Goose Hollow, Portland, Oregon

Goose Hollow is a neighborhood in southwest Portland, Oregon, United States. It acquired its distinctive name through early residents' practice of letting their geese run free in Tanner Creek Gulch and near the wooded ravine in the Tualatin Mountains known as the Tanner Creek Canyon. Tanner Creek Gulch was a 20-block-long, 50-foot-deep (15 m) gulch (or hollow) that started around SW 17th and Jefferson and carried the waters of Tanner Creek into Couch Lake (now the site of Old Town/Chinatown and the Pearl District). Over a century ago, Tanner Creek was buried 50 feet (15 m) underground (where it still drains the West Hills), and the Tanner Creek Gulch was infilled.

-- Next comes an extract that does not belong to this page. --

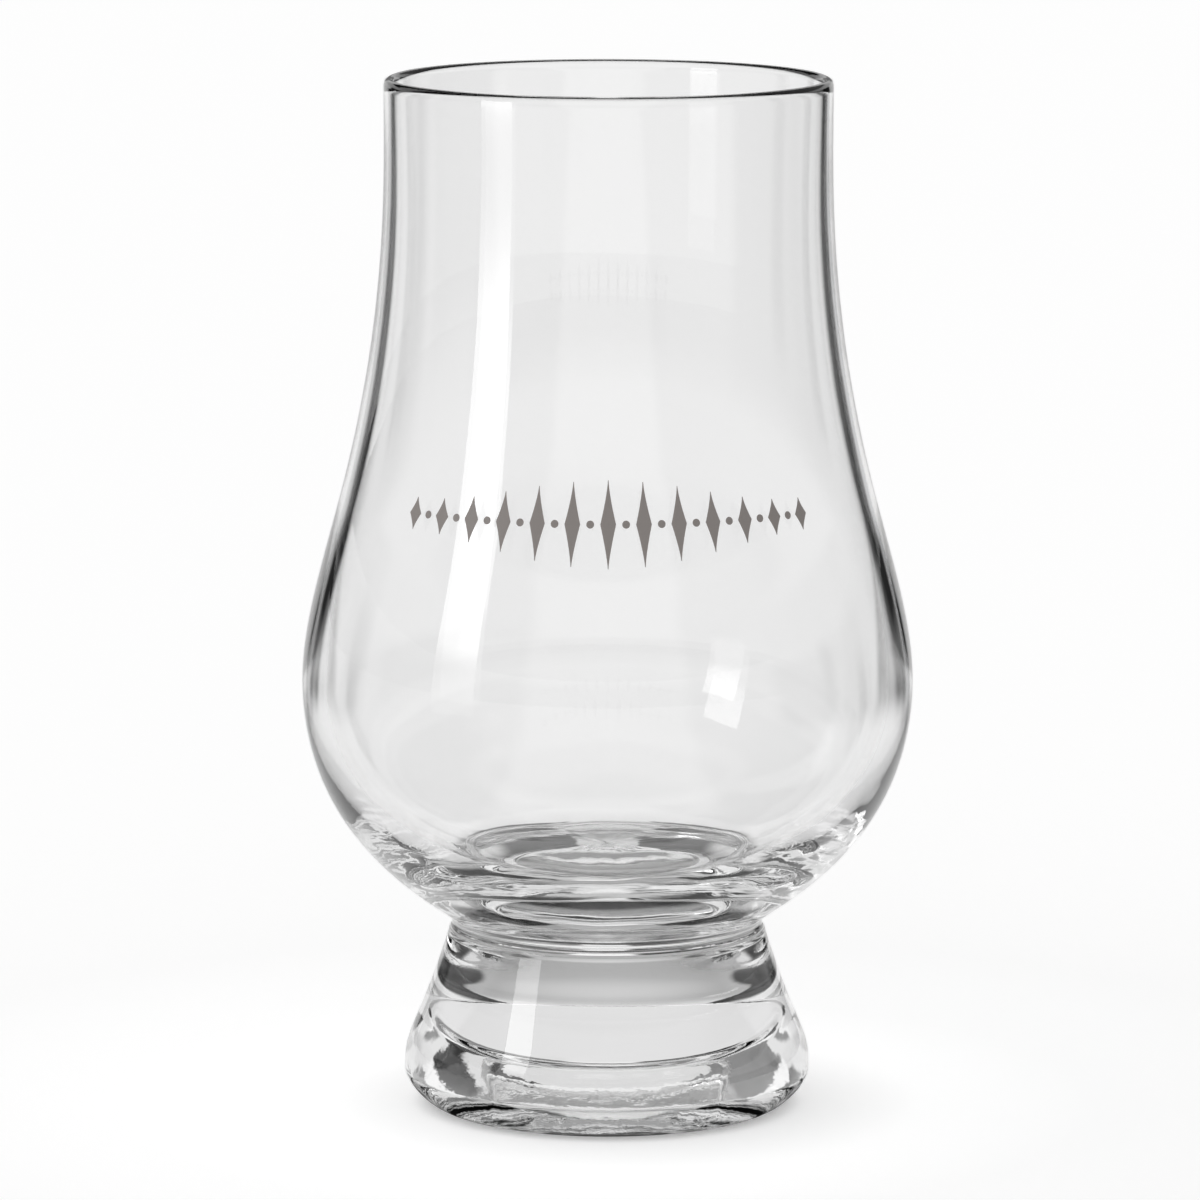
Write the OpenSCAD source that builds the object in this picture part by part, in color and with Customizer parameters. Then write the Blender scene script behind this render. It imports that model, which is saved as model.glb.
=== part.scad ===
// Whisky nosing glass: a blown tulip bowl fused at the neck to a solid pressed foot.
// The glass stands on the XY plane with its axis on Z.

/* [Whole glass] */
// Height from the table to the top of the rim
glass_h = 115; // [110:0.5:125]
// Height of the fused seam between bowl and foot
seam_h = 20.2; // [18:0.1:23]
// Radius of the neck, at the seam
neck_r = 17.4; // [15:0.1:19]
// Softening of the two edges that meet at the seam
seam_round = 0.25; // [0.1:0.05:0.5]

/* [Bowl, outside] */
// Upright part of the bowl above the seam
stub_h = 0.85; // [0.5:0.05:2]
// Radius of the crease where the stub turns into the underside
crease_r = 0.5; // [0.2:0.05:1]
// Rise of the underside where it leaves the neck, in degrees from level
underside_slope = 33; // [20:1:45]
// Radius at the widest point
belly_r = 34; // [32:0.25:36]
// Height of the widest point above the table
belly_h = 48; // [45:0.25:52]
// Radius at the waist, where the swelling turns into the chimney
waist_r = 29.9; // [28:0.1:31]
// Height of the waist above the table
waist_h = 68; // [64:0.25:74]
// Lean of the wall at the waist, in degrees from upright
waist_lean = 15; // [10:0.5:20]
// Radius at the mouth
mouth_r = 24.8; // [23:0.1:27]

/* [Bowl, inside] */
// Thickness of the wall at the fire-polished rim
rim_wall = 1.2; // [0.8:0.1:2]
// Thickness of the wall at the waist
waist_wall = 1.8; // [1.2:0.1:2.6]
// Thickness of the wall at the widest point
belly_wall = 2.55; // [1.8:0.05:3.4]
// Thickness of glass between the seam and the floor inside
floor_t = 6.1; // [4:0.1:8]
// Radius of the level part of the floor inside
floor_r = 10; // [6:0.5:13]

/* [Foot] */
// Height of the rounding at the top of the foot, under the seam
collar_h = 0.8; // [0.5:0.05:2]
// How far the top of the flank stands out from the neck
shoulder = 0.36; // [0.1:0.02:0.8]
// Lean of the flank under the rounding, in degrees from upright
flank_lean = 17.7; // [12:0.1:24]
// Radius at the widest point of the foot
foot_r = 22.7; // [21:0.1:25]
// Height of the widest point of the foot
foot_belly_h = 4.05; // [3:0.05:6]
// Outer radius of the ring that the foot stands on
rest_r = 18.6; // [17:0.1:20]
// Width of the ring that the foot stands on
rest_w = 0.7; // [0.4:0.1:3]
// Depth of the pressed hollow under the foot
punt_depth = 6.3; // [3:0.1:8]
// Radius of the level roof of the hollow
punt_roof_r = 13.5; // [10:0.1:15]
// Rounding between the roof of the hollow and its wall
punt_round = 1.5; // [0.5:0.1:2.5]

/* [Hidden] */
clear_glass = [0.86, 0.89, 0.9, 0.45];

// How far each curve's handles reach, as shares of the span that the curve crosses
underside_out_share = 0.2;
belly_down_share = 0.6;
belly_up_share = 0.305;
waist_down_share = 0.355;
waist_up_share = 0.475;
mouth_down_share = 0.22;
floor_out_share = 0.56;
inside_down_share = 0.59;
edge_out_share = 0.27;
edge_down_share = 0.36;
flank_up_share = 0.29;
flank_down_share = 0.83;

curve_steps = 16;
round_steps = 6;
$fn = 180;

// A cubic curve from a to d, pulled towards the handles b and c
function curve(a, b, c, d) =
    [for (i = [0 : curve_steps])
        let (t = i / curve_steps, u = 1 - t)
            u * u * u * a + 3 * u * u * t * b + 3 * u * t * t * c + t * t * t * d];

// An arc of an upright ellipse about a centre, from one angle to another
function arc(centre, radii, from, to, steps) =
    [for (i = [0 : steps])
        let (a = from + (to - from) * i / steps)
            centre + [radii.x * cos(a), radii.y * sin(a)]];

function level(angle) = [cos(angle), sin(angle)];
function upright(angle) = [-sin(angle), cos(angle)];

// Points of the bowl's section, as [radius, height]
floor_h = seam_h + floor_t;
stub_top = seam_h + stub_h;
underside_start = [neck_r + crease_r, stub_top] + crease_r * [-sin(underside_slope), cos(underside_slope)];
belly = [belly_r, belly_h];
waist = [waist_r, waist_h];
rim_h = glass_h - rim_wall / 2;
mouth = [mouth_r, rim_h];

belly_in = belly - [belly_wall, 0];
waist_in = waist - waist_wall * level(waist_lean);
mouth_in = mouth - [rim_wall, 0];
floor_edge = [floor_r, floor_h];

// Outside of the bowl, from the crease over the neck up to the rim
function bowl_outside() = concat(
    curve(underside_start,
          underside_start + underside_out_share * norm(belly - underside_start) * level(underside_slope),
          belly - [0, belly_down_share * (belly.y - underside_start.y)],
          belly),
    curve(belly,
          belly + [0, belly_up_share * (waist.y - belly.y)],
          waist - waist_down_share * (waist.y - belly.y) * upright(waist_lean),
          waist),
    curve(waist,
          waist + waist_up_share * (mouth.y - waist.y) * upright(waist_lean),
          mouth - [0, mouth_down_share * (mouth.y - waist.y)],
          mouth));

// Inside of the bowl, from the rim down to the level floor
function bowl_inside() = concat(
    curve(mouth_in,
          mouth_in - [0, mouth_down_share * (mouth_in.y - waist_in.y)],
          waist_in + waist_up_share * (mouth_in.y - waist_in.y) * upright(waist_lean),
          waist_in),
    curve(waist_in,
          waist_in - waist_down_share * (waist_in.y - belly_in.y) * upright(waist_lean),
          belly_in + [0, belly_up_share * (waist_in.y - belly_in.y)],
          belly_in),
    curve(belly_in,
          belly_in - [0, inside_down_share * (belly_in.y - floor_h)],
          floor_edge + [floor_out_share * (belly_in.x - floor_r), 0],
          floor_edge));

function bowl_outline() = concat(
    [[0, seam_h]],
    arc([neck_r - seam_round, seam_h + seam_round], [seam_round, seam_round], -90, 0, round_steps),
    arc([neck_r + crease_r, stub_top], [crease_r, crease_r], 180, 90 + underside_slope, round_steps),
    bowl_outside(),
    arc([mouth_r - rim_wall / 2, rim_h], [rim_wall / 2, rim_wall / 2], 0, 180, 2 * round_steps),
    bowl_inside(),
    [[0, floor_h]]);

module bowl() {
    color(clear_glass) rotate_extrude() polygon(bowl_outline());
}

// Points of the foot's section, as [radius, height]
foot_rest = [rest_r, 0];
foot_wide = [foot_r, foot_belly_h];
flank_top = [neck_r + shoulder, seam_h - collar_h];
flank_rise = flank_top.y - foot_wide.y;
punt_r = rest_r - rest_w;
punt_slope = atan2(punt_depth, punt_r - punt_roof_r);
punt_bend = [punt_roof_r - punt_round * tan(punt_slope / 2), punt_depth - punt_round];

// From the middle of the hollow over the ring, the edge and the flank up to the seam
function foot_outline() = concat(
    [[0, punt_depth]],
    arc(punt_bend, [punt_round, punt_round], 90, 90 - punt_slope, 2 * round_steps),
    [[punt_r, 0]],
    curve(foot_rest,
          foot_rest + [edge_out_share * norm(foot_wide - foot_rest), 0],
          foot_wide - [0, edge_down_share * foot_belly_h],
          foot_wide),
    curve(foot_wide,
          foot_wide + [0, flank_up_share * flank_rise],
          flank_top - flank_down_share * flank_rise * upright(flank_lean),
          flank_top),
    arc([neck_r - seam_round, seam_h - collar_h], [seam_round + shoulder, collar_h], 0, 90, round_steps),
    [[0, seam_h]]);

module foot() {
    color(clear_glass) rotate_extrude() polygon(foot_outline());
}

bowl();
foot();
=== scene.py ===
"""A whisky nosing glass of clear crystal, standing on a pale table under soft studio light.

The bowl and the foot are surfaces of revolution worked out with numpy from the same named sizes as
the construction model.  They stand for its two nodes and keep their place, so nothing is moved or
fitted.
"""

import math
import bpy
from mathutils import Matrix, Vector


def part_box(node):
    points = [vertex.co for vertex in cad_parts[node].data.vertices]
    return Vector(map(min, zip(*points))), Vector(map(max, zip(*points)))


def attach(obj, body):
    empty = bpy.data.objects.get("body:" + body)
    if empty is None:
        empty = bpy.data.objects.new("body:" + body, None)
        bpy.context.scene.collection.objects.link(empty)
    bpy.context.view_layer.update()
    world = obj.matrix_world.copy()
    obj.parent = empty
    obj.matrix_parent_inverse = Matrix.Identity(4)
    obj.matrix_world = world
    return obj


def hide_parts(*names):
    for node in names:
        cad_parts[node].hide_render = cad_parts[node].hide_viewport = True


bl_info = {
    "name": "Nosing Glass",
    "version": (1, 0, 0),
    "blender": (4, 5, 0),
    "location": "3D View > Sidebar > Nosing Glass",
    "description": "Builds a crystal nosing glass with its printed ornament and its studio",
    "category": "Object",
}

import bpy
import numpy as np
from bpy.props import FloatProperty, FloatVectorProperty, IntProperty, PointerProperty

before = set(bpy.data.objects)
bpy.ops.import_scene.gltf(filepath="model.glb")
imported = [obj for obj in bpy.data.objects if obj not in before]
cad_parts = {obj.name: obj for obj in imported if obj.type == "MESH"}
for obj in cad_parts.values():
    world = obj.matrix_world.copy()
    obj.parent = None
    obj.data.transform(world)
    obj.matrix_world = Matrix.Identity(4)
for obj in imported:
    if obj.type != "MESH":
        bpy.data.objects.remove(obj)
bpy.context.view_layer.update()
BOWL_LOW, BOWL_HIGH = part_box("bowl")
FOOT_LOW, FOOT_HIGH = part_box("foot")
MM = 0.001

# How far each curve's handles reach, as shares of the span that the curve crosses
UNDERSIDE_OUT = 0.2
BELLY_DOWN = 0.6
BELLY_UP = 0.305
WAIST_DOWN = 0.355
WAIST_UP = 0.475
MOUTH_DOWN = 0.22
INSIDE_DOWN = 0.59
FLOOR_OUT = 0.56
EDGE_OUT = 0.27
EDGE_DOWN = 0.36
FLANK_UP = 0.29
FLANK_DOWN = 0.83

# Waves of the unevenness: how tall they are in metres, and the most of them round the glass
BOWL_WAVES = {"seed": 3, "tall": 0.03, "around": 7}
FOOT_WAVES = {"seed": 5, "tall": 0.02, "around": 9}
# The ripple inside the hollow: its shortest and longest waves
HOLLOW_RIPPLE = {"seed": 11, "short": 1.2 * MM, "long": 7 * MM}
# The unevenness starts this far from the seam and is whole this much further on
SEAM_CALM = 1.5 * MM
BOWL_FADE = 4 * MM
FOOT_FADE = 3 * MM
# It also fades over this much above the table
TABLE_FADE = 2 * MM
# Faces of the foot this close to the roof of the hollow still count as in it
ROOF_SLACK = 0.1 * MM
# The ripple of the foot's glass is stronger within this radius of the axis
HOLLOW_GLASS = 18.2 * MM
# The ripple of the bowl's glass grows from the second height down to the first
THICK_GLASS = (27 * MM, 46 * MM)

# Share of a lozenge's half width left at its tips, and how hollow its sides are
TIP = 0.04
SIDE_POWER = 1.35
# The first and last rows of a dot lie this share of the radius from its middle
POLE = 0.995

CRYSTAL_IOR = 1.545
# How many fine waves there are to one broad wave of the glass ripple
FINER = 9.0


def length(name, text, mm, low=0.0):
    """A length property, written in millimetres and kept in metres."""
    return FloatProperty(
        name=name, description=text, default=mm * MM, min=low, unit="LENGTH", precision=5
    )


def angle(name, text, degrees):
    """An angle property, written in degrees."""
    return FloatProperty(
        name=name, description=text, default=math.radians(degrees), unit="ROTATION"
    )


def colour(name, text, value):
    """A colour property."""
    return FloatVectorProperty(
        name=name, description=text, default=value, min=0, max=1, subtype="COLOR", size=3
    )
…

Thus, the only remaining part of the hollow is the ravine (Tanner Creek Canyon) carved out by Tanner Creek through which The Sunset Highway carrying US-26 passes and which the Vista Bridge spans (also called the Vista Viaduct).The historically important Canyon Road connects to Jefferson Street underneath the Vista Bridge and was also called "The Great Plank Road." Canyon Road passed through Tanner Creek Canyon, which is how the road acquired its name. However, in the 1960s the section of Canyon Road that passes through the canyon was elevated (infilled with excavated dirt from Interstate 405's construction) and is now just a section of Highway 26. The Goose Hollow name had gone out of common usage for several decades until former mayor Bud Clark named his pub The Goose Hollow Inn in 1967 in an effort to "rekindle civic regard for the neighborhood." Clark, today, resides in the Goose Hollow neighborhood. Famous residents have included: Daniel H. Lownsdale, Charles Erskine Scott Wood, Congresswoman Nan Wood Honeyman, Erskine Wood, Dr. Marie Equi, John Reed, Abigail Scott Duniway, Julius Meier, Dr. Lendon Smith, Pietro Belluschi, Minor White, Milton Wilson, Chuck Palahniuk, former Mayor Bud Clark, Ken Shores, George Johanson, and Jean Auel.